Fellners Ping-Pong-Spiel mit der FPÖ

Verschärfend kommt hinzu, dass die Boulevardzeitungen online um Reichweite buhlen – und das nicht selten um jeden Preis. Und weil die User schon jetzt zum größten Teil über Soziale Netwerke wie Facebook und Instagram auf die Internetseiten der Zeitungen kommen, werden auch heimliche Allianzen mit reichweitenstarken Politikern auf Facebook geschlossen. Etwa mit FPÖ-Obmann Heinz-Christian Strache, der auffallend oft Postings von oe24.at teilt - und Wolfgang Fellner damit Klicks und Geld bringt.

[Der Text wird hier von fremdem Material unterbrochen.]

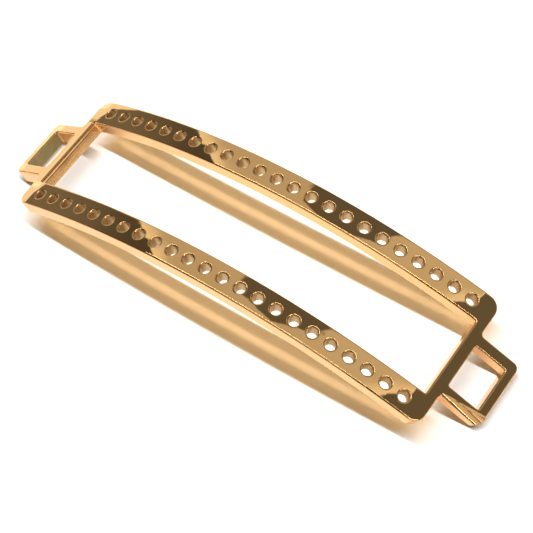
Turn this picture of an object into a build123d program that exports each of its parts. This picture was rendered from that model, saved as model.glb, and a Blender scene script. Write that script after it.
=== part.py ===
"""Arched two-row perforated frame connector with a strap loop at each end.

A uniform polished plate follows a shallow circular arch, turns down through a short bend
near each end and runs on flat into a strap loop.  Two long rails carry a row of thread
holes each and two narrow end bars close the frame.  Every member is its own solid;
neighbours meet on flush butt faces.

Axes: +X along the length, +Y across the width (back rail at +Y), +Z up.
Origin: centre of the plan, on the flat surface the two loop tips stand on.
Units: millimetres.
"""
import os
from math import atan2, cos, degrees, hypot, radians, sin

from build123d import *

# ---- plate, seen from the side: arch, bend, flat end ------------------------------
PLATE_THICKNESS = 1.2
ARCH_RADIUS = 50.3            # of the top surface
BEND_START = 18.0             # along the top surface, from the crown
BEND_RADIUS = 4.0             # of the top surface
END_SLOPE = 27.8              # degrees below horizontal, end bars and loops

# ---- frame, seen from above ---------------------------------------------------------
BODY_WIDTH = 11.7
CORNER_RADIUS = 1.0
OPENING_WIDTH = 6.92
OPENING_END = 0.25            # end wall of the opening, past the bend
OPENING_CORNER_RADIUS = 0.15
END_BAR_WIDTH = 0.93

# ---- thread holes -------------------------------------------------------------------
HOLES_PER_ROW = 23
HOLE_PITCH = 1.6              # one seed bead per hole
ROW_SPACING = 9.3
BORE_DIAMETER = 0.86
RIM_DIAMETER = 1.04           # mouth of the small countersink

# ---- strap loops ----------------------------------------------------------------------
LOOP_LENGTH = 3.7             # outer face of the end bar to the tip
LOOP_WIDTH = 5.7
LOOP_TIP_RADIUS = 0.55
LOOP_ROOT_RADIUS = 0.3        # inside corners between loop and end bar
WINDOW_START = 0.12
WINDOW_LENGTH = 2.78
WINDOW_WIDTH = 3.76
WINDOW_CORNER_RADIUS = 0.15

# ---- edge softening ----------------------------------------------------------------------
TOP_EDGE_ROUND = 0.14
BOTTOM_EDGE_ROUND = 0.08
FLUTES = ((0.62, 0.09), (0.34, 0.22), (0.04, 0.48))    # offset and depth at the tip of the file strokes
FLUTE_RADIUS = 0.55                    # of a file stroke along the front arm of the right loop

# ---- derived ---------------------------------------------------------------------------------
BEND_ANGLE = BEND_START / ARCH_RADIUS
SLOPE = radians(END_SLOPE)
PITCH_ANGLE = HOLE_PITCH / ARCH_RADIUS
BODY_END = OPENING_END + END_BAR_WIDTH
TIP = BODY_END + LOOP_LENGTH
BEND_CENTRE_X = (ARCH_RADIUS - BEND_RADIUS) * sin(BEND_ANGLE)
BEND_CENTRE_DROP = ARCH_RADIUS - (ARCH_RADIUS - BEND_RADIUS) * cos(BEND_ANGLE)
FLAT_X = BEND_CENTRE_X + BEND_RADIUS * sin(SLOPE)
FLAT_DROP = BEND_CENTRE_DROP - BEND_RADIUS * cos(SLOPE)
FOOT_ROUNDING = BOTTOM_EDGE_ROUND * (cos(SLOPE) + sin(SLOPE) - 1)    # lost at the rounded foot
CROWN = FLAT_DROP + TIP * sin(SLOPE) + PLATE_THICKNESS * cos(SLOPE) - FOOT_ROUNDING
ARCH_CENTRE_Z = CROWN - ARCH_RADIUS
BLOCK_HEIGHT = 8.0            # of the blocks that cut square through the plate


def end_plane(side):
    """Plane on the flat end's top face: origin at the bend, local x runs to the tip."""
    origin = (side * FLAT_X, 0, CROWN - FLAT_DROP)
    along = (side * cos(SLOPE), 0, -sin(SLOPE))
    normal = (side * sin(SLOPE), 0, cos(SLOPE))
    return Plane(origin=origin, x_dir=along, z_dir=normal)


def side_curve(depth, reach):
    """Side view of the surface at a depth below the top: points (x, z) from the left end to the right.

    They are the ends and middles of the arcs; reach is how far the flat ends run past the bend.
    """
    def on_arch(turn):
        radius = ARCH_RADIUS - depth
        return (radius * sin(turn), ARCH_CENTRE_Z + radius * cos(turn))

    def on_bend(turn):
        radius = BEND_RADIUS - depth
        return (BEND_CENTRE_X + radius * sin(turn), CROWN - BEND_CENTRE_DROP + radius * cos(turn))

    flat = on_bend(SLOPE)
    end = (flat[0] + reach * cos(SLOPE), flat[1] - reach * sin(SLOPE))
    right = [on_arch(BEND_ANGLE), on_bend((BEND_ANGLE + SLOPE) / 2), flat, end]
    left = [(-x, z) for x, z in reversed(right)]
    return left + [on_arch(0)] + right


def trace(points):
    """Lines and arcs of one side curve, either way round."""
    end, flat, bend, start, top, start2, bend2, flat2, end2 = points
    Line(end, flat)
    ThreePointArc(flat, bend, start)
    ThreePointArc(start, top, start2)
    ThreePointArc(start2, bend2, flat2)
    Line(flat2, end2)


def strip(above, below, reach, width):
    """Plate along the side curve, between two depths, with square ends."""
    top = side_curve(-above, reach)
    under = side_curve(below, reach)
    with BuildSketch(Plane.XZ) as profile:
        with BuildLine():
            trace(top)
            Line(top[-1], under[-1])
            trace(under[::-1])
            Line(under[0], top[0])
        make_face()
    return extrude(profile.sketch, amount=width / 2, both=True)


def end_box(side, start, stop, width, y=0.0):
    """Block standing square on the flat end, through the plate, from start to stop past the bend."""
    block = Pos((start + stop) / 2, y, 0) * Box(stop - start, width, BLOCK_HEIGHT)
    return end_plane(side) * block


def full_length(solid, height):
    """Straight edges as long as a wall of the given height."""
    return [e for e in solid.edges().filter_by(GeomType.LINE) if abs(e.length - height) < 1e-3]


def corner_edges(plate, along, across):
    """The four through-thickness edges at one plan position, mirrored to both ends and sides."""
    found = []
    for edge in full_length(plate, PLATE_THICKNESS):
        middle = edge.center()
        place = end_plane(1).to_local_coords(Vector(abs(middle.X), abs(middle.Y), middle.Z))
        if abs(place.X - along) < 0.05 and abs(place.Y - across) < 0.05:
            found.append(edge)
    return found


def outline():
    """Frame and both loops in one plate, with every plan corner rounded and nothing cut out yet."""
    plate = strip(0, PLATE_THICKNESS, TIP, BODY_WIDTH)
    beside = (BODY_WIDTH - LOOP_WIDTH) / 2
    for side in (-1, 1):
        for y in (-1, 1):
            middle = y * (LOOP_WIDTH / 2 + beside / 2 + 0.5)
            plate -= end_box(side, BODY_END, TIP + 1, beside + 1, middle)
    plate = fillet(corner_edges(plate, BODY_END, BODY_WIDTH / 2), CORNER_RADIUS)
    plate = fillet(corner_edges(plate, TIP, LOOP_WIDTH / 2), LOOP_TIP_RADIUS)
    return fillet(corner_edges(plate, BODY_END, LOOP_WIDTH / 2), LOOP_ROOT_RADIUS)


def with_openings(plate):
    """Plate with the central opening and the two strap windows cut through."""
    spare = 1.0
    cutter = strip(spare, PLATE_THICKNESS + spare, OPENING_END, OPENING_WIDTH)
    walls = full_length(cutter, PLATE_THICKNESS + 2 * spare)
    plate -= fillet(walls, OPENING_CORNER_RADIUS)
    start = BODY_END + WINDOW_START
    for side in (-1, 1):
        window = end_box(side, start, start + WINDOW_LENGTH, WINDOW_WIDTH)
        plate -= fillet(full_length(window, BLOCK_HEIGHT), WINDOW_CORNER_RADIUS)
    return plate


def depth_at(point):
    """Depth of a point below the plate's top surface."""
    x = abs(point.X)
    place = end_plane(1).to_local_coords(Vector(x, 0, point.Z))
    if place.X >= 0:
        return -place.Z
    if atan2(x, point.Z - ARCH_CENTRE_Z) > BEND_ANGLE:
        return BEND_RADIUS - hypot(x - BEND_CENTRE_X, point.Z - CROWN + BEND_CENTRE_DROP)
    return ARCH_RADIUS - hypot(x, point.Z - ARCH_CENTRE_Z)


def is_seam(edge, depth):
    """Whether an edge is the line across the plate where arch, bend and flat end meet smoothly."""
    ends = (edge @ 0, edge @ 1)
    if edge.geom_type != GeomType.LINE or abs(ends[0].X - ends[1].X) > 1e-3:
        return False
    seams = ((ARCH_RADIUS - depth) * sin(BEND_ANGLE), BEND_CENTRE_X + (BEND_RADIUS - depth) * sin(SLOPE))
    return min(abs(abs(ends[0].X) - seam) for seam in seams) < 1e-3


def rim_edges(plate, depth):
    """Edges where the surface at the given depth meets a wall."""
    rims = []
    for edge in plate.edges():
        level = max(abs(depth_at(edge @ t) - depth) for t in (0.0, 0.5, 1.0))
        if level < 1e-3 and not is_seam(edge, depth):
            rims.append(edge)
    return rims


def softened(plate):
    """Plate with the rims of its top and under side rounded."""
    plate = fillet(rim_edges(plate, 0), TOP_EDGE_ROUND)
    return fillet(rim_edges(plate, PLATE_THICKNESS), BOTTOM_EDGE_ROUND)


def hole_tool():
    """Bore with a 45 degree countersink at both faces, about the vertical axis, seam towards +Y."""
    radius = BORE_DIAMETER / 2
    sink = RIM_DIAMETER / 2 - radius
    half = PLATE_THICKNESS / 2
    spare = 0.3
    wide = RIM_DIAMETER / 2 + spare
    outline_points = [(0, -half - spare), (wide, -half - spare), (radius, sink - half),
                      (radius, half - sink), (wide, half + spare), (0, half + spare)]
    with BuildSketch(Plane.XZ) as profile:
        with BuildLine():
            Polyline(*outline_points, close=True)
        make_face()
    return Rot(0, 0, 90) * revolve(profile.sketch, Axis.Z)


def drilled(body, y):
    """Body with the row of radial holes cut through the plate at the given side."""
    tool = hole_tool()
    middle = (HOLES_PER_ROW - 1) / 2
    for index in range(HOLES_PER_ROW):
        turn = degrees((index - middle) * PITCH_ANGLE)
        place = Pos(0, y, ARCH_CENTRE_Z) * Rot(0, turn, 0) * Pos(0, 0, ARCH_RADIUS - PLATE_THICKNESS / 2)
        body -= place * tool
    return body


def rail(plate, side):
    """Long member on one side of the opening, drilled with its row of holes."""
    depth = (BODY_WIDTH - OPENING_WIDTH) / 2
    middle = side * (OPENING_WIDTH / 2 + depth / 2)
    body = plate & (Pos(0, middle, 0) * Box(60, depth, 60))
    for end in (-1, 1):
        body -= end_box(end, BODY_END, TIP + 1, BODY_WIDTH)
    return drilled(body, side * ROW_SPACING / 2)


def end_bar(plate, side):
    """Narrow member closing one end of the opening between the rails."""
    return plate & end_box(side, -1, BODY_END, OPENING_WIDTH)


def flute_tool(offset, depth):
    """Round file lying along the front arm: it bites at the tip and leaves the root untouched."""
    edge = -LOOP_WIDTH / 2
    root = Vector(BODY_END + 0.05, edge + 0.1, FLUTE_RADIUS)
    end = Vector(TIP, edge + offset, FLUTE_RADIUS - depth)
    stroke = end - root
    middle = root + stroke * 0.6
    return Plane(origin=middle, z_dir=stroke) * Cylinder(FLUTE_RADIUS, 1.2 * stroke.length)


def strap_loop(plate, side):
    """Flat loop beyond the end bar; the front arm of the right one was eased with a round file."""
    loop = plate & end_box(side, BODY_END, TIP + 1, BODY_WIDTH)
    if side > 0:
        for offset, depth in FLUTES:
            loop -= end_plane(side) * flute_tool(offset, depth)
    return loop


def make_parts():
    """All members of the assembly, keyed by node name."""
    plate = softened(with_openings(outline()))
    return {
        "front_rail": rail(plate, -1),
        "back_rail": rail(plate, 1),
        "left_end_bar": end_bar(plate, -1),
        "right_end_bar": end_bar(plate, 1),
        "left_strap_loop": strap_loop(plate, -1),
        "right_strap_loop": strap_loop(plate, 1),
    }


def main():
    os.makedirs("parts", exist_ok=True)
    for name, shape in make_parts().items():
        shape.label = name
        export_step(shape, os.path.join("parts", name + ".step"))


main()
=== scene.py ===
"""Polished gold connector frame on a pale table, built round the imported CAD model.

Everything is in metres in the CAD frame.  Sizes that a person would measure are given in
millimetres and multiplied by MM.
"""
from math import asin, cos, hypot, pi, radians, sin, tan

import bpy
from mathutils import Matrix, Vector


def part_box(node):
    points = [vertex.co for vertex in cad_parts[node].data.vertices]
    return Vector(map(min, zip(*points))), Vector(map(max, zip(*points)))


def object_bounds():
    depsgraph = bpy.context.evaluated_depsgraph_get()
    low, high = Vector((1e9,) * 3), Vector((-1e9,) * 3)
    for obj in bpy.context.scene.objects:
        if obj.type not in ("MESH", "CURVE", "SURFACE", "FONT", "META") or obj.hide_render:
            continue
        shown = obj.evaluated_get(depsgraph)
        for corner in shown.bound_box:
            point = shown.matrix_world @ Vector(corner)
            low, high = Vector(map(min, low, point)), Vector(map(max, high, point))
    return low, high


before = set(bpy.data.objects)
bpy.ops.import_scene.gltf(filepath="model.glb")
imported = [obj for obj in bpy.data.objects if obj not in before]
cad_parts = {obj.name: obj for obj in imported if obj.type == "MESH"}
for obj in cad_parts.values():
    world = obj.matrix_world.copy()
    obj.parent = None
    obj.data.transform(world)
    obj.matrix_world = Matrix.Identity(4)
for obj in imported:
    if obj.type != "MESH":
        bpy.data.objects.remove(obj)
cad_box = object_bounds()

MM = 0.001
CROWN = cad_box[1].z                     # top of the arch

# ---- camera: a turn round the crown, in degrees and millimetres ------------------------
CAMERA_AZIMUTH = 46.628
CAMERA_ELEVATION = 57.395
CAMERA_ROLL = -13.452
CAMERA_DISTANCE = 112.232
CAMERA_SLIDE = (1.892, -3.286)           # right and up in the picture
FIELD_OF_VIEW = 20.24

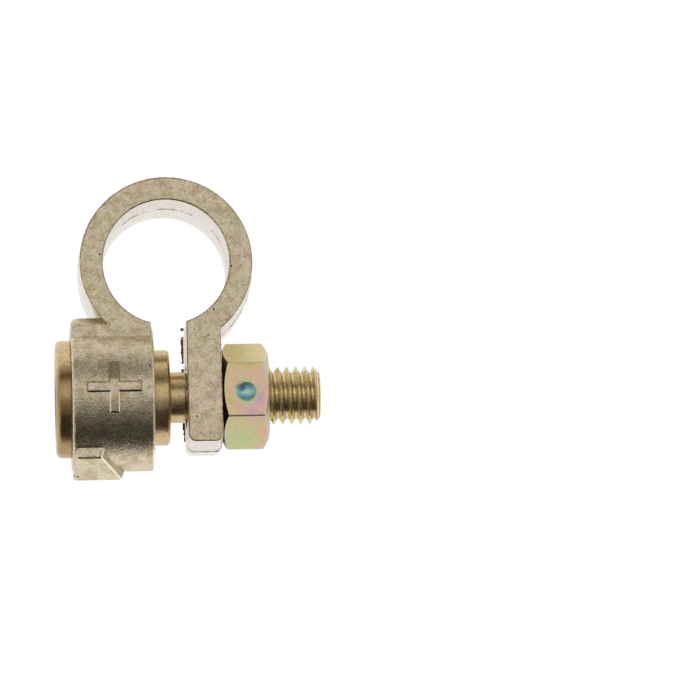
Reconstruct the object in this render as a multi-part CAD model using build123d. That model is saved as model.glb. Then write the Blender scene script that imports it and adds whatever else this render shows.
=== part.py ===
from build123d import *

import os
from math import ceil, cos, radians, tan

# Battery terminal clamp for the positive post: a cast brass split ring whose two ends are drawn
# together by a turned brass cable stud and a hexagon nut.
#
# Millimetres. The origin is the centre of the ring's bore at mid-depth. +Z is along the battery
# post, towards the marked side. +X is along the cable stud, towards its thread. +Y runs from the
# stud to the ring.

# Post ring
bore_radius = 8.75
ring_wall = 3.25
body_depth = 13.3
ring_draft = 1.2  # degrees, from the parting plane at mid-depth to each face
face_edge_round = 0.25

# Slot where the ring is split, between the shoulder and the ear
slot_width = 4.9
slot_middle = 0.15  # how far the slot's middle lies towards the thread

# Cable stud's axis, below the bore's centre
stud_drop = 18.0

# Barrel that holds the stud
barrel_wall = 3.45
barrel_length = 11.4
barrel_past_slot = 0.3  # how far the barrel's end stands into the slot
barrel_end_round = 0.5

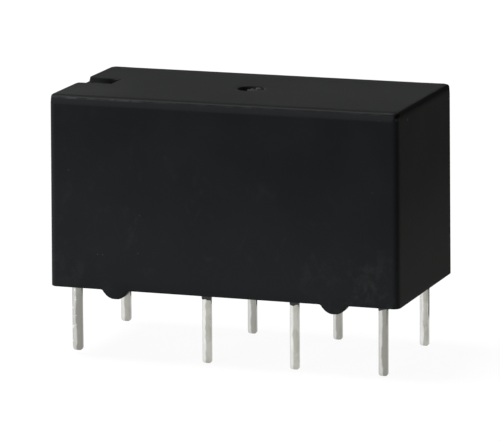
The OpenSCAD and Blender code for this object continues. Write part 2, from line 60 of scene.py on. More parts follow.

„Boulevard bleibt immer Boulevard“

Die Definition von Boulevard, die „Falter“-Herausgeber Armin Thurnher formuliert, wird dadurch immer öfter ins Extreme gesteigert: „Boulevardzeitungen unterliegen einfach anderen Prinzipien, denen seriöser Journalismus nicht unterliegen sollte, wo er versuchen muss, sich ihnen zu widersetzen: Personalisierung, Beschleunigung, Zuspitzung, Skandalisierung.“ Thurner will deshalb auch nicht zwischen gutem und bösem Boulevard unterscheiden.